Last year, many investors and managers were suggesting that the market was about to be shaken up by a flurry of new managers. Both alternative investment firms and traditional asset managers were expected to pile into the asset class.
That sentiment has now been turned on its head. A number of the newer entrants to the asset class are reportedly either reevaluating their private credit strategies or scaling back their operations entirely. Subdued M&A activity and, by extension, direct lending volumes have been felt more sensitively by alternative credit providers who do not have an established presence and are looking to break into the market.
The concentration of activity among a relatively small number of participants has been a longstanding feature of the European private credit market. The top 25 private credit funds in Europe have accounted for up to three-quarters of the total capital raised since 2007. By contrast, in the US, the top 25 funds account for approximately half of total fundraising, there is a long tail of smaller funds that hold a large pool of capital and can better compete with their larger peers on deal sourcing.
In the European market, in other words, capital and investment opportunities accrue to the top 25 largest private credit funds, with the Direct Lending market in which we operate having 10 or fewer direct competitors.
Advantages of incumbency laid bare
The lingering uncertainty about the global macroeconomic environment, as well as the mismatch in valuation expectations between the buy-side and sell-side, all of which served to suppress transaction activity over the last couple of years, has begun to abate. We are seeing greater convergence on valuations and growing confidence that, if sponsors bring the right assets to the market, they are less likely to falter during the sale process.

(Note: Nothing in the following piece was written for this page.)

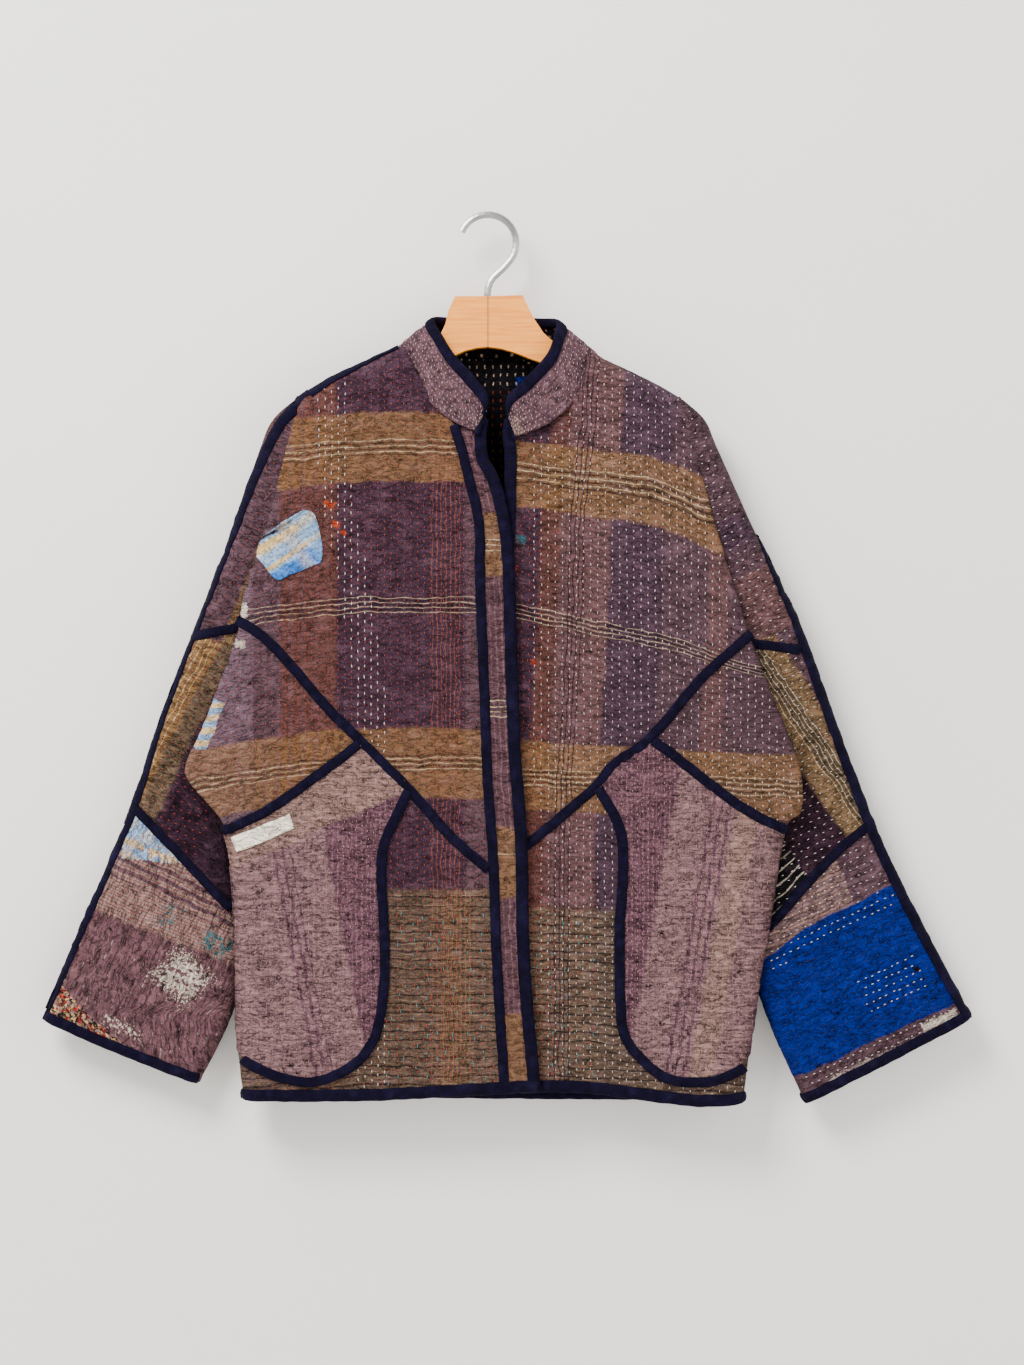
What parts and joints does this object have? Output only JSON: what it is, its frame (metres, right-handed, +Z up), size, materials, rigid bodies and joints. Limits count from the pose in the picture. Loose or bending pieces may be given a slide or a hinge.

However, it remains difficult to assess when M&A activity will reach the top of its cycle again. It’s quite likely that a higher-interest-rate environment will remain a drag on a fully fledged rebound.
Private credit firms that are less heavily reliant on an opportunity set defined by the cyclical nature of M&A will therefore continue to enjoy an advantage in deploying capital over the years ahead.
In truth, large parts of the market do depend on this cycle. Once again, the established players with incumbency advantage are best placed to access narrower PE-led processes when M&A activity is subdued, and sponsors revert their focus on bolt-ons for existing portfolio companies. For example, in recent years, our existing exposure to more than 80 borrowers across our Direct Lending portfolios has allowed us to continue sourcing significant volumes of deal flow in high-quality companies we know well.
The ability to originate these preferred deals is particularly advantageous in an investment environment characterised by a growing bifurcation in credit quality. Lenders without a large and sophisticated deal origination network will risk being adversely selected and ending up with concentrated exposure to second-tier credits, such as businesses that are more exposed to cyclicality, with tighter margins or more likely to struggle in a recessionary environment due to being smaller. Those who have that capability and the incumbency advantage can access deals with lower leverage and better documentation protections than has been the norm in recent years, at pricing levels that make for highly attractive risk-adjusted returns.
Return of the broadly syndicated loan market?
Finally, the post-summer gathering at IPEM provided an opportunity to reflect on another widely predicted trend that has not materialised to the extent that many expected.
The first half of 2024 witnessed the widely heralded return of the broadly syndicated loan market (BSL), offering many upper-mid-market borrowers another avenue for financing, often at tighter spreads and more flexible documentation. This drove speculation that private credit managers would need to cut margins to compete.
Our view had always been that a portion of deals which were financed by private credit in 2022 and early 2023, when leveraged finance markets were effectively closed, would be refinanced back into the syndicated markets. However, we predicted that there would remain a still-large opportunity set of sponsors and businesses for whom the tightest possible pricing isn’t their sole concern. That could be mid-market businesses less likely to find a solution on syndicated markets, or large-cap sponsors investing in a challenging sector or pursuing a buy-and-build strategy which requires incremental capital.
It has certainly become more important for private credit managers to demonstrate their ability to access attractive deal flow involving companies in sectors, size brackets or situations where the certainty, efficiency, flexibility and resilience offered by a direct lender outweigh the purely economic or documentary incentives to tap the BSL market. But we believe that the comparative deal volumes in the BSL and private credit markets are bearing out our assessment that there is a large and fast-growing white space not covered by syndicated markets, available at a risk-adjusted-return profile that meets LPs’ expectations.